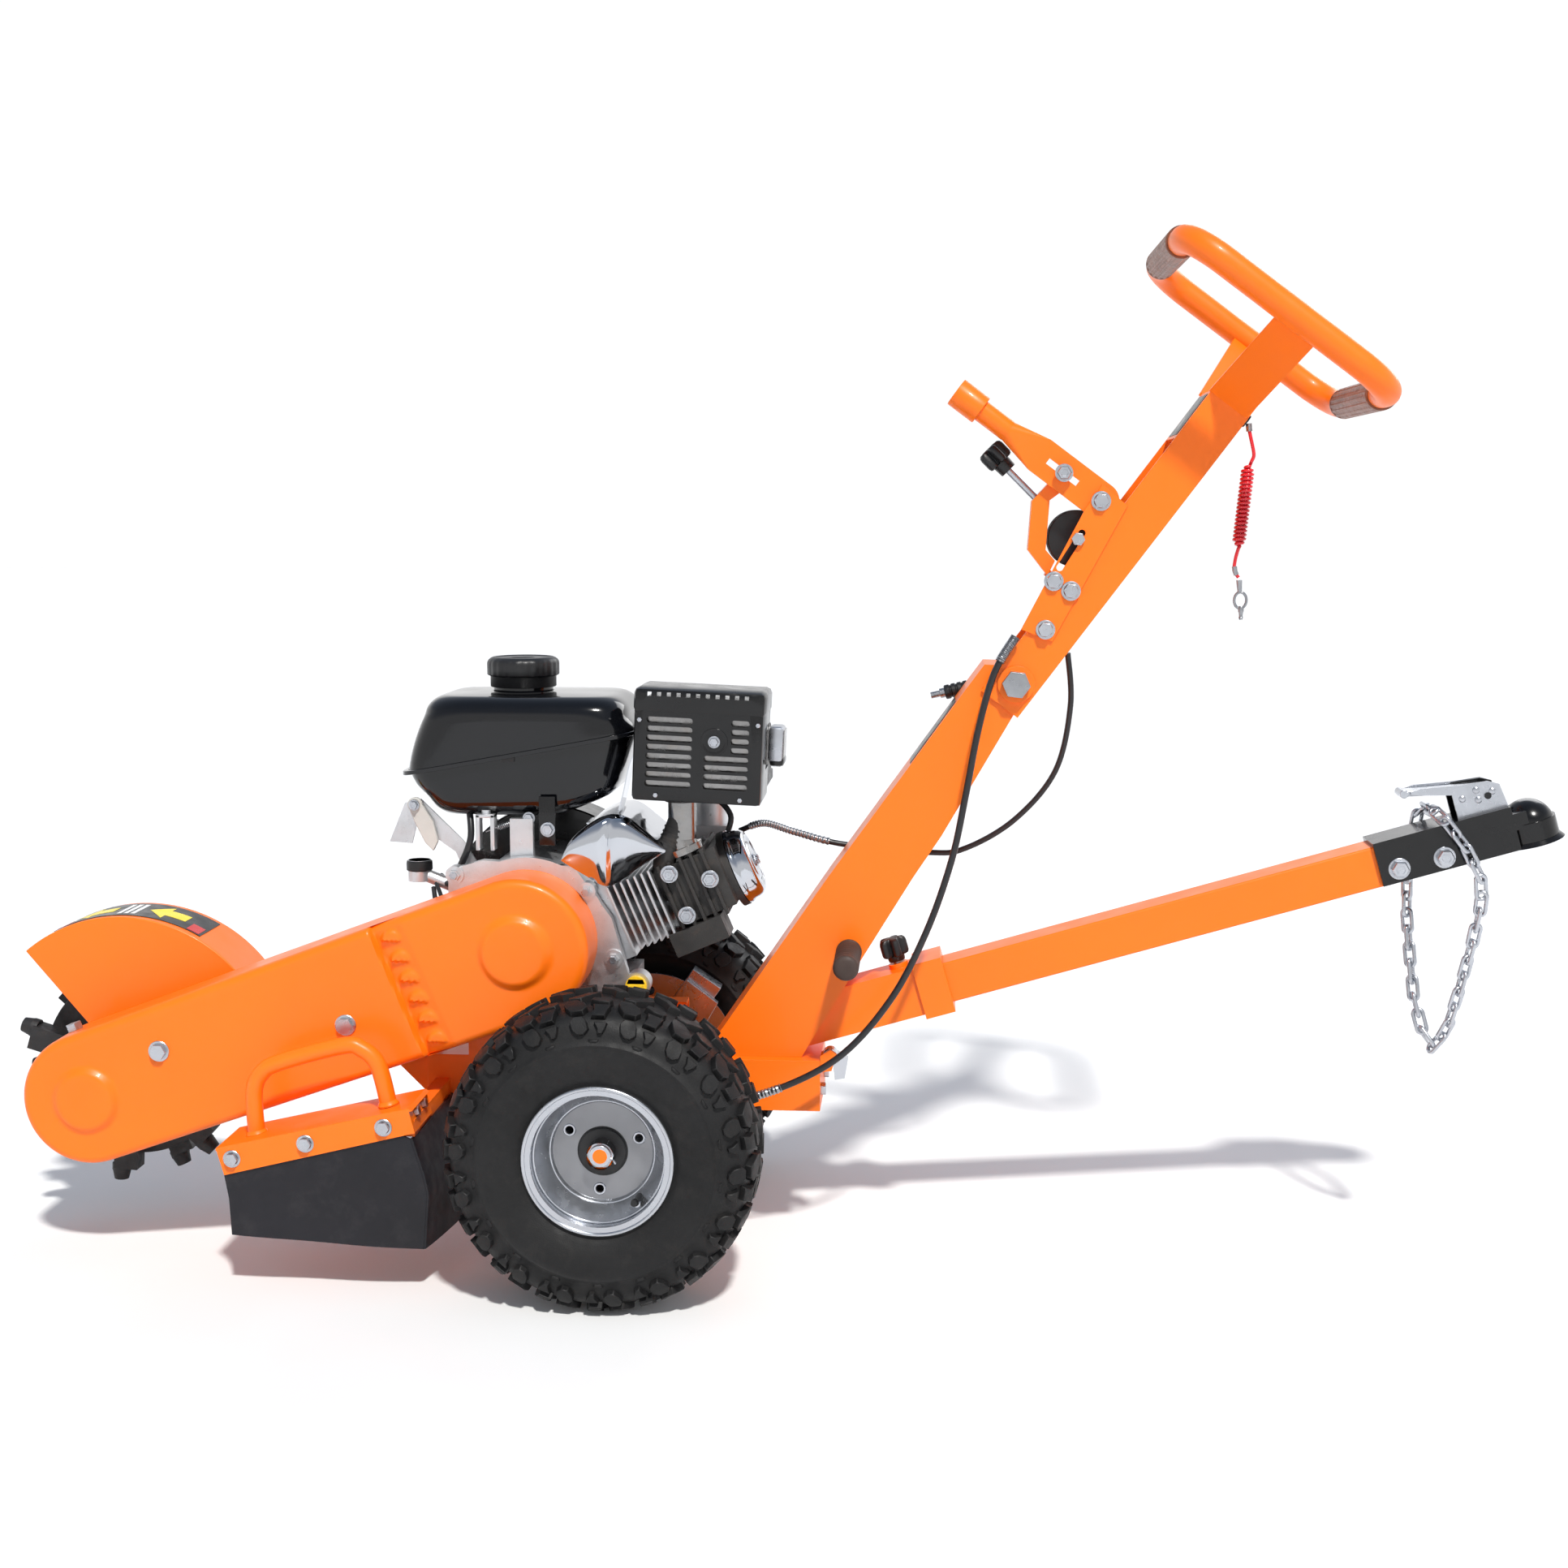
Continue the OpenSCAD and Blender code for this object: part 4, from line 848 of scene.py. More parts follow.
refine("arm_bolts", bevel=0.001,
       paint=[("orange_paint", lambda f: pivot_part(f, -0.0542, -0.0498, 0.03)),
              ("steel", lambda f: pivot_part(f, -0.07, -0.0543, 0.03) or pivot_part(f, 0.068, 0.085, 0.03))])
refine("engine_cylinder", bevel=0.0008,
       paint=[("pipe_black", lambda f: (ENG_INVERSE @ f.calc_center_median()).x > 0.186)])


# ---------------------------------------------------------------- rubber curtains
def lerp2(a, b, t):
    return (a[0] + (b[0] - a[0]) * t, a[1] + (b[1] - a[1]) * t)


def run(pts, t):
    """Point at a share t of a short polyline."""
    ls = [math.dist(pts[i], pts[i + 1]) for i in range(len(pts) - 1)]
    d = t * sum(ls)
    for i, q in enumerate(ls):
        if d <= q or i == len(ls) - 1:
            return lerp2(pts[i], pts[i + 1], min(1, d / q))
        d -= q


def sheet(b, place, nu, nv, thick):
    """Closed sheet from place(u, v), a point and its normal, with rounded thickness."""
    verts = []
    for s in (0, 1):
        for i in range(nu + 1):
            for k in range(nv + 1):
                p, n = place(i / nu, k / nv)
                verts.append(p + n * (thick * (s - 0.5)))
    b.add(verts, slab(nu, nv))


SIDE_EDGE = [(-226, 185), (-212, 140), (-208, 119), (-213, 54)]


def side_curtain(u, v):
    top = [(-447, 142), (-242, 192), (-226, 185)]
    bot = [(-438, 67), (-330, 60.5), (-213, 54)]
    lef = [(-447, 142), (-441, 110), (-438, 67)]
    t, bo, le, ri = run(top, u), run(bot, u), run(lef, v), run(SIDE_EDGE, v)
    c = [(1 - u) * (1 - v) * top[0][i] + u * (1 - v) * top[-1][i] + (1 - u) * v * bot[0][i] + u * v * bot[-1][i]
         for i in (0, 1)]
    x = (1 - v) * t[0] + v * bo[0] + (1 - u) * le[0] + u * ri[0] - c[0]
    z = (1 - v) * t[1] + v * bo[1] + (1 - u) * le[1] + u * ri[1] - c[1]
    bow = 5.0 * v * v * math.sin(math.pi * (0.15 + 0.8 * u)) + 1.6 * v * math.sin(9 * u + 1.0)
    return P(x, -245.5 - max(0.0, bow), z), Vector((0, -1, 0))


def rear_curtain(y0, y1, z_top, meets_side):
    def place(u, v):
        x = -219.5 + 28.0 * v
        z = z_top + (55 - z_top) * v
        if meets_side:
            ex, ez = run(SIDE_EDGE, v)
            near = (1 - u) ** 3
            x += (ex + 1.0 - x) * near
            z += (ez - z) * near
        bow = 2.2 * v * v * math.sin(math.pi * u) + 1.2 * v * math.sin(7 * u)
        return P(x - max(0, bow), y0 + (y1 - y0) * u, z), Vector((-0.978, 0, -0.206))
    return place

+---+

* **WHAT YOU ARE ASKED TO DO**
Copy the material above, line for line.

* **OUTPUT OF THE EXERCISE**
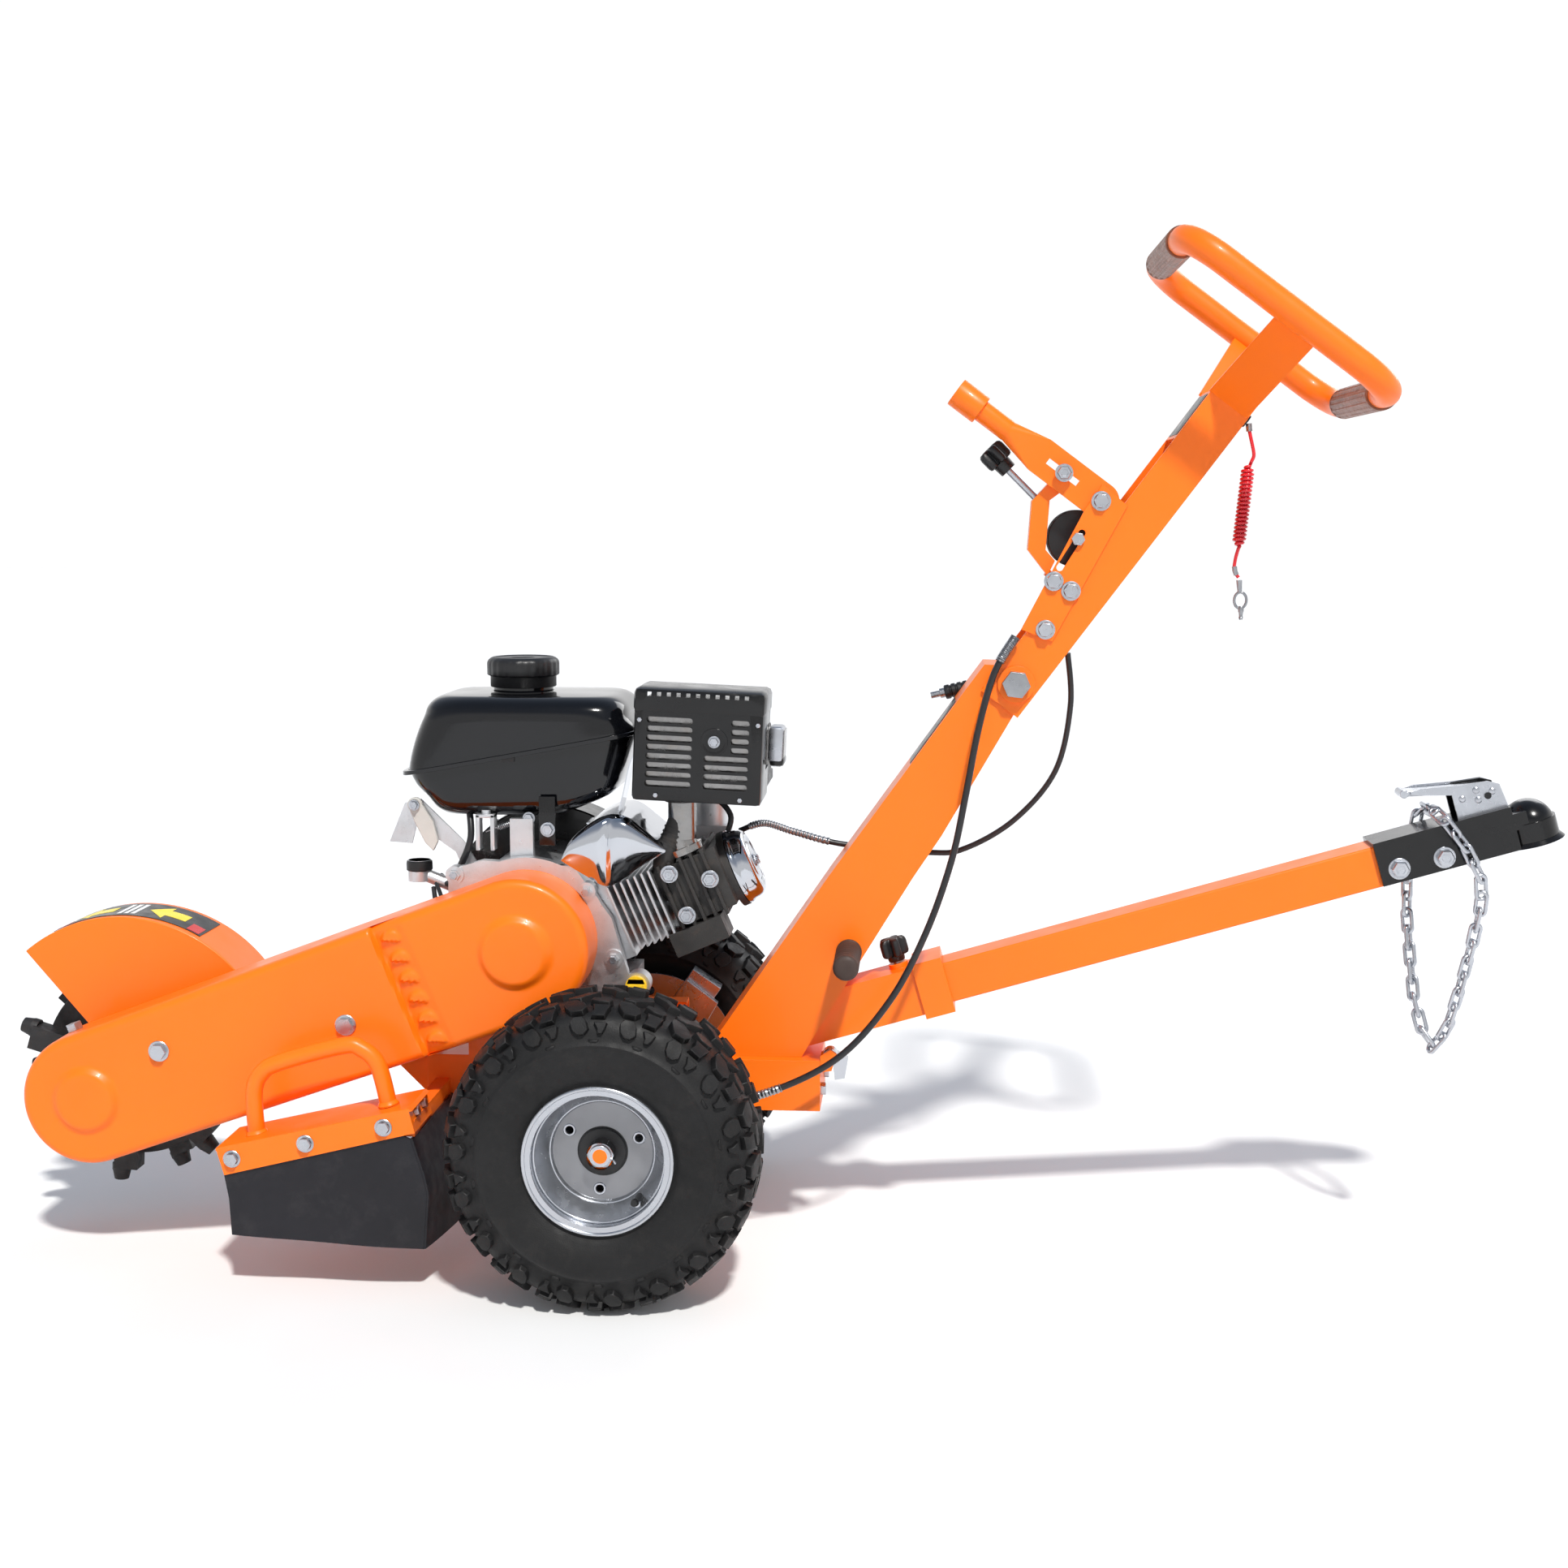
Continue the OpenSCAD and Blender code for this object: part 4, from line 848 of scene.py. More parts follow.
refine("arm_bolts", bevel=0.001,
       paint=[("orange_paint", lambda f: pivot_part(f, -0.0542, -0.0498, 0.03)),
              ("steel", lambda f: pivot_part(f, -0.07, -0.0543, 0.03) or pivot_part(f, 0.068, 0.085, 0.03))])
refine("engine_cylinder", bevel=0.0008,
       paint=[("pipe_black", lambda f: (ENG_INVERSE @ f.calc_center_median()).x > 0.186)])


# ---------------------------------------------------------------- rubber curtains
def lerp2(a, b, t):
    return (a[0] + (b[0] - a[0]) * t, a[1] + (b[1] - a[1]) * t)


def run(pts, t):
    """Point at a share t of a short polyline."""
    ls = [math.dist(pts[i], pts[i + 1]) for i in range(len(pts) - 1)]
    d = t * sum(ls)
    for i, q in enumerate(ls):
        if d <= q or i == len(ls) - 1:
            return lerp2(pts[i], pts[i + 1], min(1, d / q))
        d -= q


def sheet(b, place, nu, nv, thick):
    """Closed sheet from place(u, v), a point and its normal, with rounded thickness."""
    verts = []
    for s in (0, 1):
        for i in range(nu + 1):
            for k in range(nv + 1):
                p, n = place(i / nu, k / nv)
                verts.append(p + n * (thick * (s - 0.5)))
    b.add(verts, slab(nu, nv))


SIDE_EDGE = [(-226, 185), (-212, 140), (-208, 119), (-213, 54)]


def side_curtain(u, v):
    top = [(-447, 142), (-242, 192), (-226, 185)]
    bot = [(-438, 67), (-330, 60.5), (-213, 54)]
    lef = [(-447, 142), (-441, 110), (-438, 67)]
    t, bo, le, ri = run(top, u), run(bot, u), run(lef, v), run(SIDE_EDGE, v)
    c = [(1 - u) * (1 - v) * top[0][i] + u * (1 - v) * top[-1][i] + (1 - u) * v * bot[0][i] + u * v * bot[-1][i]
         for i in (0, 1)]
    x = (1 - v) * t[0] + v * bo[0] + (1 - u) * le[0] + u * ri[0] - c[0]
    z = (1 - v) * t[1] + v * bo[1] + (1 - u) * le[1] + u * ri[1] - c[1]
    bow = 5.0 * v * v * math.sin(math.pi * (0.15 + 0.8 * u)) + 1.6 * v * math.sin(9 * u + 1.0)
    return P(x, -245.5 - max(0.0, bow), z), Vector((0, -1, 0))


def rear_curtain(y0, y1, z_top, meets_side):
    def place(u, v):
        x = -219.5 + 28.0 * v
        z = z_top + (55 - z_top) * v
        if meets_side:
            ex, ez = run(SIDE_EDGE, v)
            near = (1 - u) ** 3
            x += (ex + 1.0 - x) * near
            z += (ez - z) * near
        bow = 2.2 * v * v * math.sin(math.pi * u) + 1.2 * v * math.sin(7 * u)
        return P(x - max(0, bow), y0 + (y1 - y0) * u, z), Vector((-0.978, 0, -0.206))
    return place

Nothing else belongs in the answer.